A Knight's Journey (poj 2488 DFS)

Language: Default A Knight's Journey Time Limit: 1000MS Memory Limit: 65536K Total Submissions: 31142 Accepted: 10654 Description Background The knight is getting bored of seeing the same black and white squares again and again and has decided to make a journey around the world. Whenever a knight moves, it is two squares in one direction and one square perpendicular to this. The world of a knight is the chessboard he is living on. Our knight lives on a chessboard that has a smaller area than a regular 8 * 8 board, but it is still rectangular. Can you help this adventurous knight to make travel plans? Problem Find a path such that the knight visits every square once. The knight can start and end on any square of the board. Input The input begins with a positive integer n in the first line. The following lines contain n test cases. Each test case consists of a single line with two positive integers p and q, such that 1 <= p * q <= 26. This represents a p * q chessboard, where p describes how many different square numbers 1, . . . , p exist, q describes how many different square letters exist. These are the first q letters of the Latin alphabet: A, . . . Output The output for every scenario begins with a line containing "Scenario #i:", where i is the number of the scenario starting at 1. Then print a single line containing the lexicographically first path that visits all squares of the chessboard with knight moves followed by an empty line.

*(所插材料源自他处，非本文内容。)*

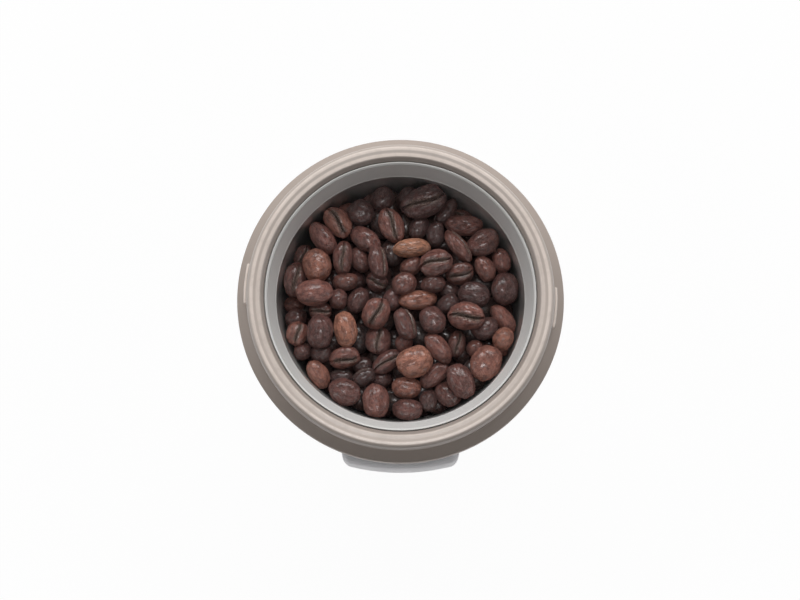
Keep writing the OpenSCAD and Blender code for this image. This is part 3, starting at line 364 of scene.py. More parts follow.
@dataclass(frozen=True)
class Metal(Tinted):
    """Metal with the marks of its making."""

    lay: Lay = Lay.PLATED
    roughness: float = 0.3
    depth: float = 0.000006
    spread: float = 0.25
    metallic: float = 1.0

    def marks(self, g: Surface) -> Wire:
        """The marks as a height from 0 to 1.

        Args:
            g: The material's nodes.

        Returns:
            The height.
        """
        place, (radius, z) = g.place(), g.polar()
        if self.lay is Lay.TURNED:
            x, y, _ = g.split(place)
            turn = g.maths("ARCTAN2", y, x)
            fine = g.noise(g.vector(radius * 5200.0, z * 5200.0, turn * 1.1), 1.0, 3.0, 0.6)
            broad = g.noise(g.vector(radius * 900.0, z * 900.0, turn * 2.3), 1.0)
            return fine * 0.65 + broad * 0.35
        if self.lay is Lay.GROUND:
            return g.noise(g.stretched(place, 90.0, 4200.0, 4200.0), 1.0, 3.0, 0.6)
        if self.lay is Lay.CAST:
            return g.noise(place, 900.0, 5.0, 0.7)
        if self.lay is Lay.STACKED:
            sheet = abs(g.maths("FRACT", z * 2000.0) - 0.5) * 2.0
            return sheet * 0.8 + g.noise(place, 500.0, 3.0) * 0.2
        if self.lay is Lay.WOUND:
            winding = g.maths("SINE", (radius + z * 0.6) * 15500.0) * 0.5 + 0.5
            return winding * 0.75 + g.noise(place, 700.0) * 0.25
        return g.noise(place, 260.0, 4.0, 0.6)

    def mix(self) -> Surface:
        """Lay out the metal's nodes.

        Returns:
            The material's nodes.
        """
        g = Surface(self.name, Metallic=self.metallic)
        marks = self.marks(g)
        tone = marks * 0.45 + g.noise(g.place(), 55.0, 3.0) * 0.55
        g.feed("Base Color", g.mixed(self.tint(0.86), self.tint(1.1), tone))
        low, high = self.roughness * (1 - self.spread), self.roughness * (1 + self.spread)
        g.feed("Roughness", g.ramped(tone, 0.3, 0.7, low, high))
        g.relief(marks, self.depth, 0.7)
        return g


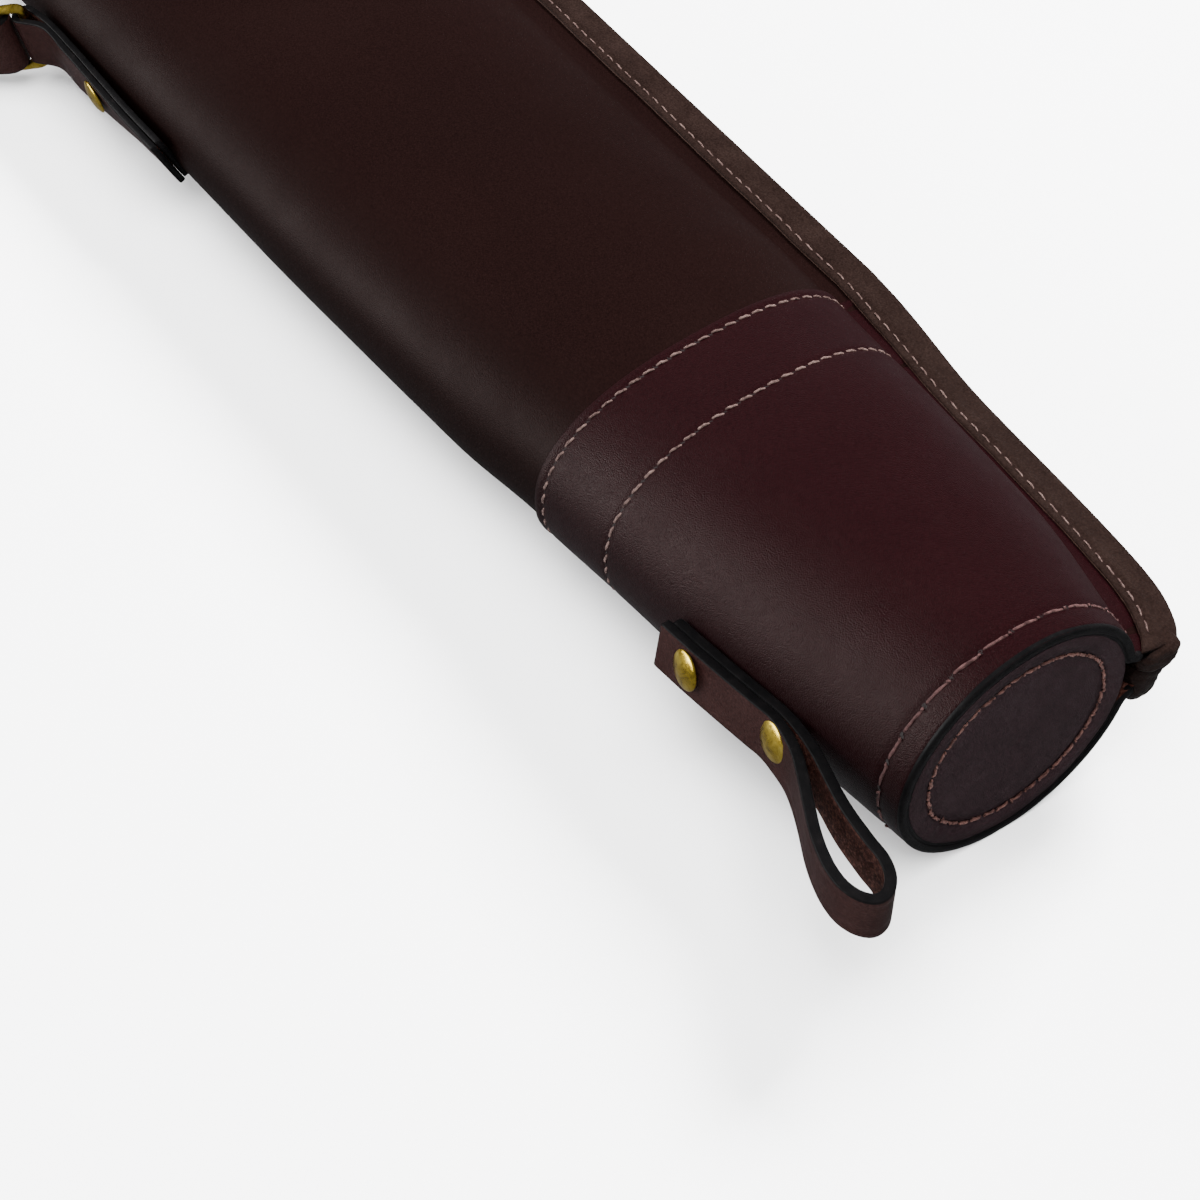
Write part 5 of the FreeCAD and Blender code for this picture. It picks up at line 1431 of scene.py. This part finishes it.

The path should be given on a single line by concatenating the names of the visited squares. Each square name consists of a capital letter followed by a number. If no such path exist, you should output impossible on a single line. Sample Input 3 1 1 2 3 4 3 Sample Output Scenario #1: A1 Scenario #2: impossible Scenario #3: A1B3C1A2B4C2A3B1C3A4B2C4 Source TUD Programming Contest 2005, Darmstadt, Germany

题意：给你一个p*q的国际象棋棋盘，问马从任意一点出发能否每个点只经过一次把所有的点都遍历完。其实只需要从最左上角开始走就行了，因为如果每个点都能走到起点在哪就无所谓了。另外要按字典序输出，则dir数组是一定的。最后注意国际象棋行为数字列为字母，开始不小心搞反了一直不对。。。。

代码：

#include <iostream>
#include <cstdio>
#include <cstring>
#include <algorithm>
#include <cmath>
#include <string>
#include <map>
#include <stack>
#include <vector>
#include <set>
#include <queue>
#pragma comment (linker,"/STACK:102400000,102400000")
#define maxn 1005
#define MAXN 2005
#define mod 1000000009
#define INF 0x3f3f3f3f
#define pi acos(-1.0)
#define eps 1e-6
typedef long long ll;
using namespace std;

struct Node
{
int x,y;
}path[30];

int visit[30][30];
int p,q,step,flag;
int dir[8][2]={-1,-2,1,-2,-2,-1,2,-1,-2,1,2,1,-1,2,1,2};

bool ISok(int x,int y)
{
if (!visit[x][y]&&x>=0&&x<p&&y>=0&&y<q)
return true;
return false;
}

void dfs(int x,int y)
{
if (step==p*q)
{
if (!flag)
{
for (int i=0;i<p*q;i++)
printf("%c%d",path[i].y+'A',path[i].x+1);
printf("\n");
flag=1;
}
return ;
}
for (int i=0;i<8;i++)
{
int dx=x+dir[i][0];
int dy=y+dir[i][1];
if (ISok(dx,dy))
{
visit[dx][dy]=1;
path[step].x=dx;
path[step].y=dy;
step++;
dfs(dx,dy);
visit[dx][dy]=0;
step--;
}
}
}

int main()
{
int Q,cas=1;
scanf("%d",&Q);
while (Q--)
{
scanf("%d%d",&p,&q);
memset(visit,0,sizeof(visit));
printf("Scenario #%d:\n",cas++);
path[0].x=0;
path[0].y=0;
visit[0][0]=1;
step=1;
flag=0;
dfs(0,0);
if (!flag)
printf("impossible\n");
printf("\n");
}
return 0;
}
/*
3
1 1
2 3
4 3
*/